Today, three frameworks remain actively in use, and they coexist in a clear division of labor. Air Quality Management is still the operational standard for routine regulation: every country with an air quality law uses ambient standards, monitoring networks, and emissions inventories. Receptor Modeling provides the forensic tools that make those inventories accurate, especially for source apportionment of PM2.5. Integrated Air Quality Management is the leading conceptual framework for long-term planning, especially in regions that have already achieved basic air quality standards and are now tackling the harder problems of multi-pollutant interactions and climate alignment.

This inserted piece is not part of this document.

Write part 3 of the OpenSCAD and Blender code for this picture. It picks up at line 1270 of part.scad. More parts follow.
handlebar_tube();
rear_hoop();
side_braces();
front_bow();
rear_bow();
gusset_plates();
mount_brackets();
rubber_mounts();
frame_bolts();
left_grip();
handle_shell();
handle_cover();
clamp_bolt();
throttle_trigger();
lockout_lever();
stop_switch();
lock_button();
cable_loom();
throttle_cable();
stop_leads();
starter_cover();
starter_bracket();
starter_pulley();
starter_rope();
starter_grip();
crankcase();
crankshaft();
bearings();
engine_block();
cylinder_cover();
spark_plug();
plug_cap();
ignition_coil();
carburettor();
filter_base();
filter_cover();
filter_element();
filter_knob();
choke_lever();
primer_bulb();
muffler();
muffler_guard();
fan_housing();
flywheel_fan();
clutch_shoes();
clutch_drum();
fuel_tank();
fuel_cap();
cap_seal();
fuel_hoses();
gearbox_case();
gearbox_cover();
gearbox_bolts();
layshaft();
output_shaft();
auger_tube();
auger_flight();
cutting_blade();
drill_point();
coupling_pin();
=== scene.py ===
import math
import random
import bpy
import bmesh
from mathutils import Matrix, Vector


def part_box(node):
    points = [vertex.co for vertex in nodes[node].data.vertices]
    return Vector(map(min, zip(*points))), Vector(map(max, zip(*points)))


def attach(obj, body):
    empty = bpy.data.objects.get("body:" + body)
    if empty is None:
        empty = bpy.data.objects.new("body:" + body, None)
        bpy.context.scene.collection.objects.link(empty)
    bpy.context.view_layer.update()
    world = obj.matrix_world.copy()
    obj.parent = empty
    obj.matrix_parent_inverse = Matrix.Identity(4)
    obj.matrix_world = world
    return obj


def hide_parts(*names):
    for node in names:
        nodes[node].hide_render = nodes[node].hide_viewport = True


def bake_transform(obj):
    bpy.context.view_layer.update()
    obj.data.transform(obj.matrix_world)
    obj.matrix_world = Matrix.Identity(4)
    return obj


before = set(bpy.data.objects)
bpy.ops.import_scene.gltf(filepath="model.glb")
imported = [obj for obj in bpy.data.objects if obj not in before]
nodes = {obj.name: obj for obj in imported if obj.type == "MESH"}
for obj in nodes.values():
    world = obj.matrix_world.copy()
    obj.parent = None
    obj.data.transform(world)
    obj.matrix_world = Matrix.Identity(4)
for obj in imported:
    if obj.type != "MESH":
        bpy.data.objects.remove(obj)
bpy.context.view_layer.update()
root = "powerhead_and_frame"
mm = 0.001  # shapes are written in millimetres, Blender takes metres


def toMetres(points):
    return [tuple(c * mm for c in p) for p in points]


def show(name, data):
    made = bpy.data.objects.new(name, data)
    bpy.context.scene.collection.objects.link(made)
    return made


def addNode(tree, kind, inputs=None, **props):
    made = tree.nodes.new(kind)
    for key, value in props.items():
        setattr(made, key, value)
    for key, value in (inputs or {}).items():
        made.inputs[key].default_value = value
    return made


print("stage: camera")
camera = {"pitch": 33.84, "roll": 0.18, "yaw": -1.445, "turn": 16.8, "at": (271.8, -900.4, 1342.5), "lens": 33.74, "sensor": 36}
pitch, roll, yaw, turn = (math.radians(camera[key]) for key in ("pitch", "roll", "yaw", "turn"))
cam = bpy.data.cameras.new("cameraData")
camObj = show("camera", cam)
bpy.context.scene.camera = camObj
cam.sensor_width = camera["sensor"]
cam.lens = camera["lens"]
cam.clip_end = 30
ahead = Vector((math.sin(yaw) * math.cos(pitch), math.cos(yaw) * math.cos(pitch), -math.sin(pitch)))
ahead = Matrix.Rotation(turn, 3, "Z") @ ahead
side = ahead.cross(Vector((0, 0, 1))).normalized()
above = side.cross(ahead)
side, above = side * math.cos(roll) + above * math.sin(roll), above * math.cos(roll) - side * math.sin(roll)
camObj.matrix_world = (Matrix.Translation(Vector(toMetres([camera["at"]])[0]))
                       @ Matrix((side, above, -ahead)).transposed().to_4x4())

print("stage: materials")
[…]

The main disagreement in the field today is about scope. Practitioners of traditional AQM argue that the single-pollutant, airshed-based approach remains the most effective way to drive down concentrations of the most harmful pollutants, and that broadening the framework to include climate and sustainability risks diluting the focus on health. Proponents of IAQM counter that the single-pollutant approach has created perverse outcomes—for example, scrubbers that reduce sulfur dioxide but increase carbon dioxide—and that only an integrated framework can avoid such trade-offs. Both sides agree on the importance of monitoring and modeling; the disagreement is about how wide the system boundary should be drawn. The history of air quality engineering is not a story of clean replacements but of expanding problem definitions, each absorbing the tools of its predecessors while redefining what counts as a solution.